I’m here, I call to my son. I’m not lost!
[1] Frances Egan and Beth Kearney, “How Autofiction Turns the Personal into the Political” in The Conversation, January 10, 2023.
[2] Jessica Winter, “Our Autofiction Fixation,” New York Times, March 14, 2021. And to remind us of the personal/political urgencies that may haunt the author as much as the reader, Winter cites Alexander Chee: “In his essay collection How to Write an Autobiographical Novel, Alexander Chee posits a kind of epistemological mystery: A reader may see himself accurately reflected in such a novel, but the writer may not. Of his debut, “Edinburgh,” Chee writes: “I wish I could show you the roomful of people who’ve told me the novel is the story of their lives. … I still don’t know if I’d be in that room.
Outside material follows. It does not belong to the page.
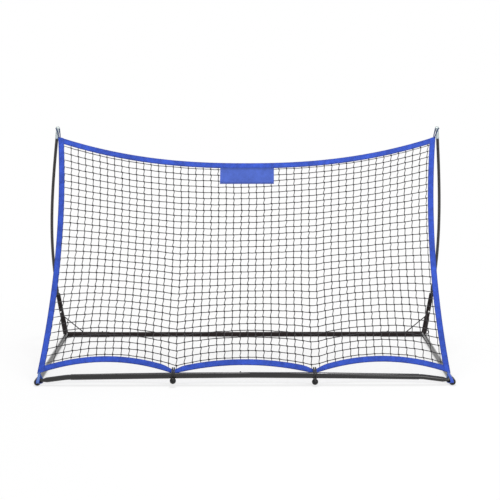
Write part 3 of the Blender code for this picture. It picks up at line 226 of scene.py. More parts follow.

See Alexander Chee, How to Write an Autobiographical Novel, Bloomsbury Publishing, 2018.
[3] For the full text, see The Introduction / Dandelion Wine – Ray Bradbury, posted by Waukegan Public Library.
[4] “You’re not the picture.” For more on photographs, memoir, and identity, see The Life and Times of a Photograph - Amy Kenyon (substack.com)
Your mother looks very cool in - and very central to - the basketball team photo. I wonder if strong characters all too easily get lost in the midst of motherhood? I only really grasped, after she died, that my mother had a young life - and writing a novel capturing (in my imagination) her thoughts and experience was my way of filling the gap that you speak of here. It was a strange but fulfilling experience for me to do that. As ever, a very thoughtful and interesting piece, Amy. Thank you.